CAD and scene scripts
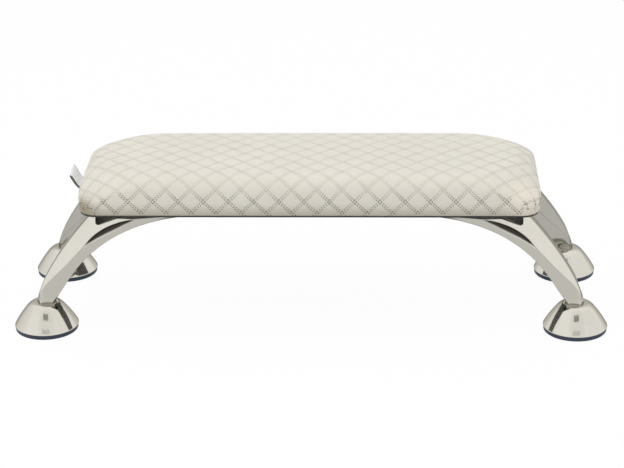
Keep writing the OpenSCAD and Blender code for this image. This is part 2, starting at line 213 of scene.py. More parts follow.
def newMaterial(name, fixed):  # fixed sockets of the shader are the same all over the surface
    material = bpy.data.materials.new(name)
    material.use_nodes = True
    shader = material.node_tree.nodes["Principled BSDF"]
    for key, value in fixed.items():
        shader.inputs[key].default_value = value
    return material, material.node_tree, shader.inputs


def bump(tree, height, distance, strength, before=None):
    sockets = {"Height": height, "Distance": distance, "Strength": strength}
    if before is not None:
        sockets["Normal"] = before
    return addNode(tree, "ShaderNodeBump", sockets).outputs["Normal"]


# Shared surface effects

def makeGrain():  # pebbled skin of leatherette, rubber and satin paint
    tree, given, out = newGroup("ShaderNodeTree", "pebbled grain", {
        "Vector": ("Vector", None), "Cells": ("Float", 900.0)},
        {"Height": ("Float", None), "Tone": ("Float", None)})
    vector = given["Vector"]
    wobble = addNode(tree, "ShaderNodeTexNoise", {"Vector": vector, "Scale": 260.0, "Detail": 2.0})
    shift = addNode(tree, "ShaderNodeVectorMath", {0: wobble.outputs["Color"], "Scale": 0.0014},
                    operation="SCALE").outputs[0]
    moved = addNode(tree, "ShaderNodeVectorMath", {0: vector, 1: shift}, operation="ADD").outputs[0]
    cells = addNode(tree, "ShaderNodeTexVoronoi", {"Vector": moved, "Scale": given["Cells"]},
                    feature="DISTANCE_TO_EDGE")
    pebble = spread(tree, cells.outputs["Distance"], 0.0, 0.32, 0.0, 1.0)
    fine = noise(tree, vector, 2600.0, 3.0)
    tree.links.new(maths(tree, "MULTIPLY_ADD", fine, 0.35, pebble), out["Height"])
    tree.links.new(spread(tree, pebble, 0.0, 0.7, 0.0, 1.0), out["Tone"])
    return tree


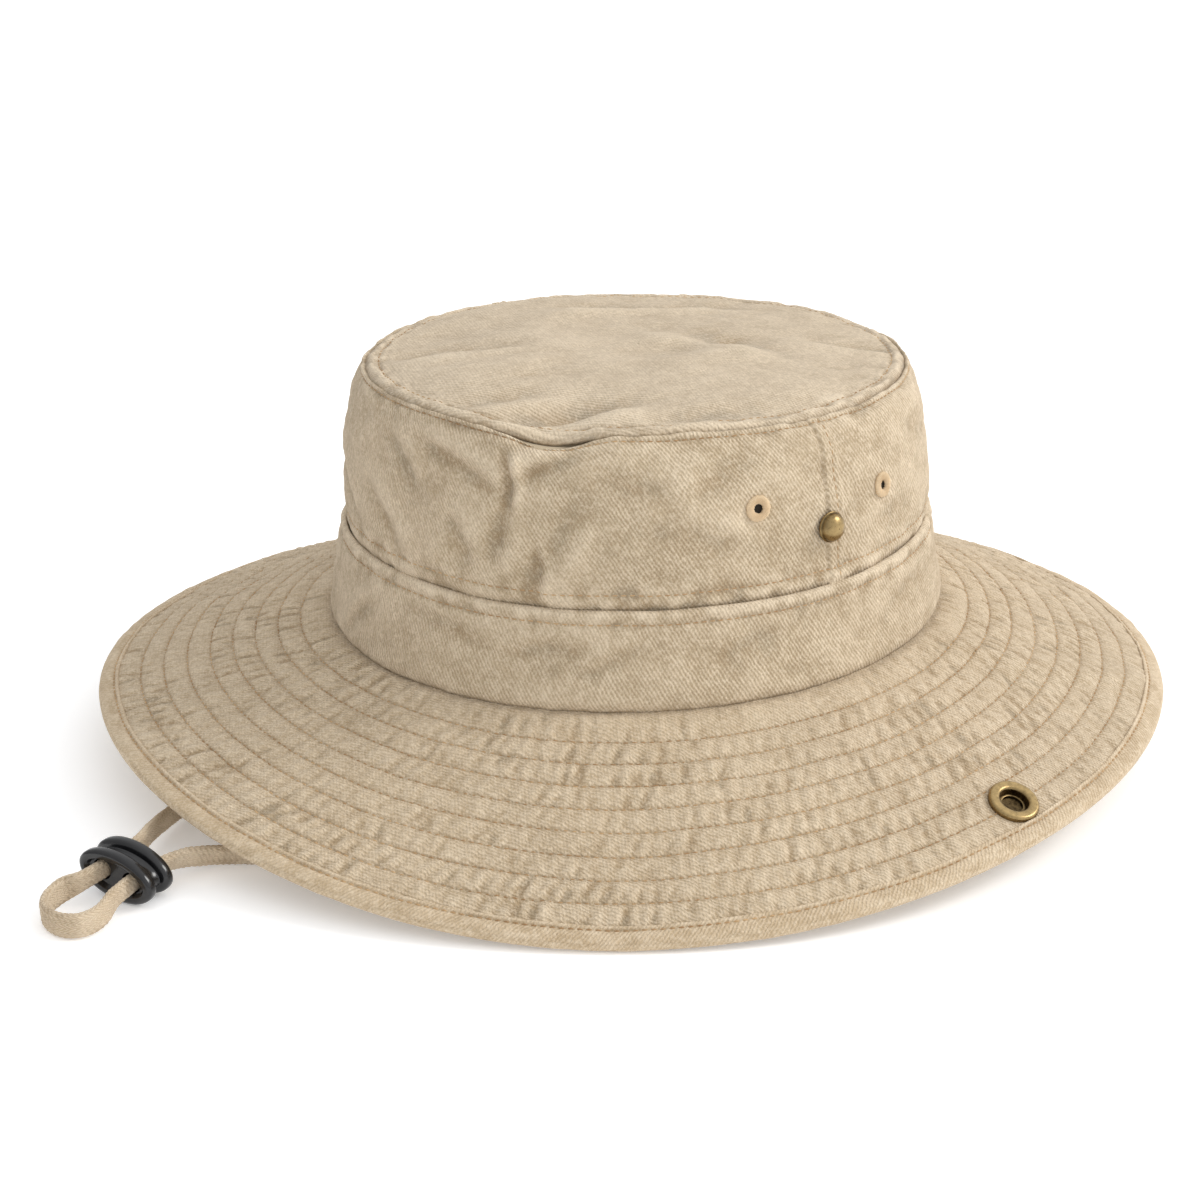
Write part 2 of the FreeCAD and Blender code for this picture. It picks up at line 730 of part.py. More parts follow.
def check_and_write():
    document.recompute()
    for item in document.Objects:
        if "Invalid" in item.State or "Error" in item.State:
            raise RuntimeError("%s (%s) failed: %s" % (item.Label, item.Name, item.State))
    os.makedirs("parts", exist_ok=True)
    for node in nodes:
        shape = node.Shape
        if shape.isNull() or not shape.isValid() or shape.Volume <= 0:
            raise RuntimeError("%s has a bad shape" % node.Label)
        shape.exportStep("parts/%s.step" % node.Label)
        box = shape.optimalBoundingBox(True, False)
        print("%-24s solids %d volume %8.1f  x %.1f..%.1f  y %.1f..%.1f  z %.2f..%.2f"
              % (node.Label, len(shape.Solids), shape.Volume, box.XMin, box.XMax, box.YMin, box.YMax,
                 box.ZMin, box.ZMax))


build_crown()
build_linings()
for side, word in ((1, "left"), (-1, "right")):
    build_stud(side, word)
    build_socket(side, word)
build_brim()
build_eyelets()
build_cord()
build_toggle()
check_and_write()

for side, word in ((1, "left"), (-1, "right")):
    centre, upward, turn = snap_geometry(side)
    print(word, "fold axis: height %.2f, turn to the stud %.1f" % (fold_axis_height(side), turn))
    print(word, "socket at", mirrored(centre, side), "normal", mirrored(upward, side))
print("toggle slides along", toggle_place().Rotation.multVec(vector(0, -1, 0)))
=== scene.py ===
import math

import bpy
import numpy as np
from mathutils import Matrix, Quaternion, Vector


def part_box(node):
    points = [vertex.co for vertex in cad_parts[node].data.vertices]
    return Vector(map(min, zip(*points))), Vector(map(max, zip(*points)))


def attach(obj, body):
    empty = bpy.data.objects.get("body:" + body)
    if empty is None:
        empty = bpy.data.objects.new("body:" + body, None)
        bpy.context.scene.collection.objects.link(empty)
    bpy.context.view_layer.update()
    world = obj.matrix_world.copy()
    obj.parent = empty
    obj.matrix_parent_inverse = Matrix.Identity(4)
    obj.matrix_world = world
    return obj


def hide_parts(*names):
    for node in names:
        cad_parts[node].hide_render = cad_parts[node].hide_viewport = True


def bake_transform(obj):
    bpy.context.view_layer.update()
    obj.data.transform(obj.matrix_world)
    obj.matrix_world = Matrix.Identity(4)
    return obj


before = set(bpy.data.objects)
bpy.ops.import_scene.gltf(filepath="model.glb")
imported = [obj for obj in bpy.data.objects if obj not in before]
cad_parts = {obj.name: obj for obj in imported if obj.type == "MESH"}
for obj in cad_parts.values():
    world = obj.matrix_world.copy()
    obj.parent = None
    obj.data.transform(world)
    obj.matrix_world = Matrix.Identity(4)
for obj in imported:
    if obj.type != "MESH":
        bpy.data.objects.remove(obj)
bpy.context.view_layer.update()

# A washed twill boonie hat. Metres; +Z is up, -Y is the front of the hat, +X the wearer's left.
# Angles go round the crown from +X towards +Y. "Down" a surface is measured along it.

MM = 0.001


# ---------------------------------------------------------------- sizes from the frame

def half_sizes(node):
    low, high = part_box(node)
    return (high.x - low.x) / 2, (high.y - low.y) / 2


BAND_FOOT, BAND_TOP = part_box("lower_band")[0].z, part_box("lower_band")[1].z
BAND_HALF = half_sizes("lower_band")
PANEL_HALF = (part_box("side_panel_front")[1].x, -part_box("side_panel_front")[0].y)
TIP_HALF = half_sizes("crown_tip")
TIP_SEAM = 115.5 * MM
TIP_DOME = 5 * MM
TIP_LEAN = math.radians(2.5)
CLOTH = 1 * MM
SLOPE = 74.8 * MM                   # the brim, measured down from the crown
BRIM_THICK = 1.9 * MM
BINDING = 6.8 * MM                  # how far the binding reaches in from the edge
EDGE_DEPTH = 2.12 * MM              # from the edge's top face down to the floor, where it is lowest


# ---------------------------------------------------------------- smooth noise

def fade(t):
    return t * t * t * (t * (6 * t - 15) + 10)


def noise(u, v, around, seed):
    """Smooth noise from -1 to 1. u goes once round over 0 to 1, in so many cells; v is open."""
    grid = np.random.RandomState(seed).rand(around, 64) * 2 - 1
    x, y = np.mod(u, 1.0) * around, np.asarray(v, float)
    column, row = np.floor(x).astype(int), np.floor(y).astype(int)
    fx, fy = fade(x - column), fade(y - row)
    left, right = column % around, (column + 1) % around
    low, high = row % 64, (row + 1) % 64
    return ((grid[left, low] * (1 - fx) + grid[right, low] * fx) * (1 - fy)
            + (grid[left, high] * (1 - fx) + grid[right, high] * fx) * fy)


def bump(distance, width):
    """A soft ridge: 1 at the middle, falling away over a width."""
    return np.exp(-(distance / width) ** 2)


def ramp(x, start, end):
    t = np.clip((x - start) / (end - start), 0, 1)
    return t * t * (3 - 2 * t)


def round_share(angle):
    """How far round the crown an angle is, from 0 to 1."""
    return np.mod(angle, 2 * np.pi) / (2 * np.pi)


def wrapped(angle):
    """The same angle, within half a turn of the wearer's left."""
    return np.mod(angle + np.pi, 2 * np.pi) - np.pi


def unit(vectors):
    return vectors / np.maximum(np.linalg.norm(vectors, axis=-1, keepdims=True), 1e-12)


def run_of(line):
    """How far along a line each of its points is."""
    return np.concatenate([[0], np.cumsum(np.linalg.norm(np.diff(line, axis=0), axis=1))])


def points_at(line, run, wanted):
    """Points of a line at wanted distances along it."""
    return np.stack([np.interp(wanted, run, line[:, axis]) for axis in range(3)], -1)


def segments(*parts):
    """Rising values from (start, end, count) stretches, denser where the detail is finer."""
    return np.unique(np.concatenate([np.linspace(*part) for part in parts]))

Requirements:
Repeat, exactly and only, the lines from the beginning of the material through the line that contains "return material, material.node_tree, shader.inputs".

Response to the exercise:
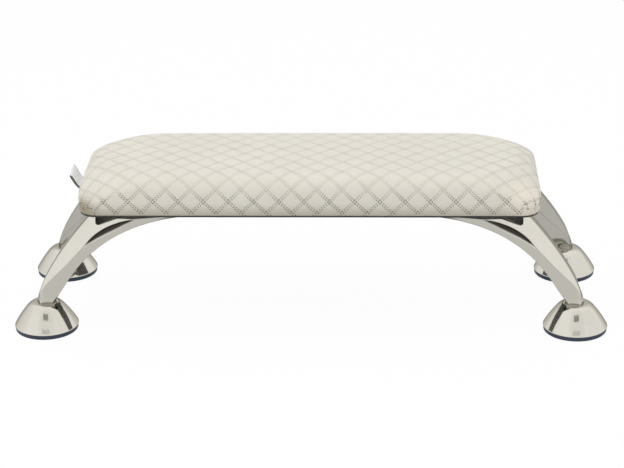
Keep writing the OpenSCAD and Blender code for this image. This is part 2, starting at line 213 of scene.py. More parts follow.
def newMaterial(name, fixed):  # fixed sockets of the shader are the same all over the surface
    material = bpy.data.materials.new(name)
    material.use_nodes = True
    shader = material.node_tree.nodes["Principled BSDF"]
    for key, value in fixed.items():
        shader.inputs[key].default_value = value
    return material, material.node_tree, shader.inputs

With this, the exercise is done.